Mattarella kommt damit eine wichtige Rolle für die Zukunft des Landes mit seinen fast 60 Millionen Einwohnern zu. Als Nächstes muss er entscheiden, ob er die Parlamentskammern auflöst und damit den Weg für eine vorgezogene Wahl ebnet oder ob er einen Experten oder Politiker sucht, um eine neue Regierungsmehrheit aus dem bestehenden Parlament zu formen.
Draghi gewann zwar am Mittwoch ein Vertrauensvotum im Senat, jedoch nicht mit der von ihm erwünschten breiten Mehrheit. Die linkspopulistische Fünf-Sterne-Bewegung, die rechtspopulistische Lega und die konservative Forza Italia stimmten nämlich nicht mit ab.
Auslöser der Regierungskrise war das ausgebliebene Vertrauen der Fünf-Sterne-Bewegung für das Kabinett des parteilosen Ex-Chefs der Europäischen Zentralbank. Bei einer Abstimmung vor einer Woche hatte die mitregierende Mitte-Links-Partei Draghi wegen Uneinigkeiten über ein Hilfspaket und den darin enthaltenen Bau einer Müllverbrennungsanlage in Rom das Vertrauen verweigert und damit die Regierungskrise eskalieren lassen.

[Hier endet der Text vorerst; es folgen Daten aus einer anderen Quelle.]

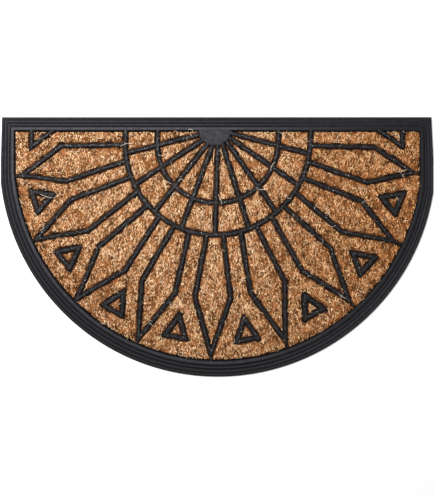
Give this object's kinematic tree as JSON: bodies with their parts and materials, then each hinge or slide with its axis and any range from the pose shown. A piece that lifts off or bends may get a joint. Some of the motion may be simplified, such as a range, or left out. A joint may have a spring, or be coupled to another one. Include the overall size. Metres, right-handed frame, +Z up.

Draghi reichte daraufhin bei Staatschef Mattarella seinen Rücktritt ein. Dieser lehnte Draghis erstes Gesuch aber ab und bestellte ihn stattdessen für heute zu einer Aussprache in den Senat.
Im zweiten Halbjahr 2022 muss Italien wichtige Reformen umsetzen, damit Brüssel die nächste Tranche der Corona-Wiederaufbauhilfen in Milliardenhöhe ausschüttet. Außerdem muss das Parlament den Haushalt für 2023 planen, was sich meist lange hinzieht. Im Fall einer Neuwahl wäre das Land politisch zunächst kaum handlungsfähig, und das in Zeiten steigender Inflation und Energie-Preise - bedingt durch den Ukraine-Krieg.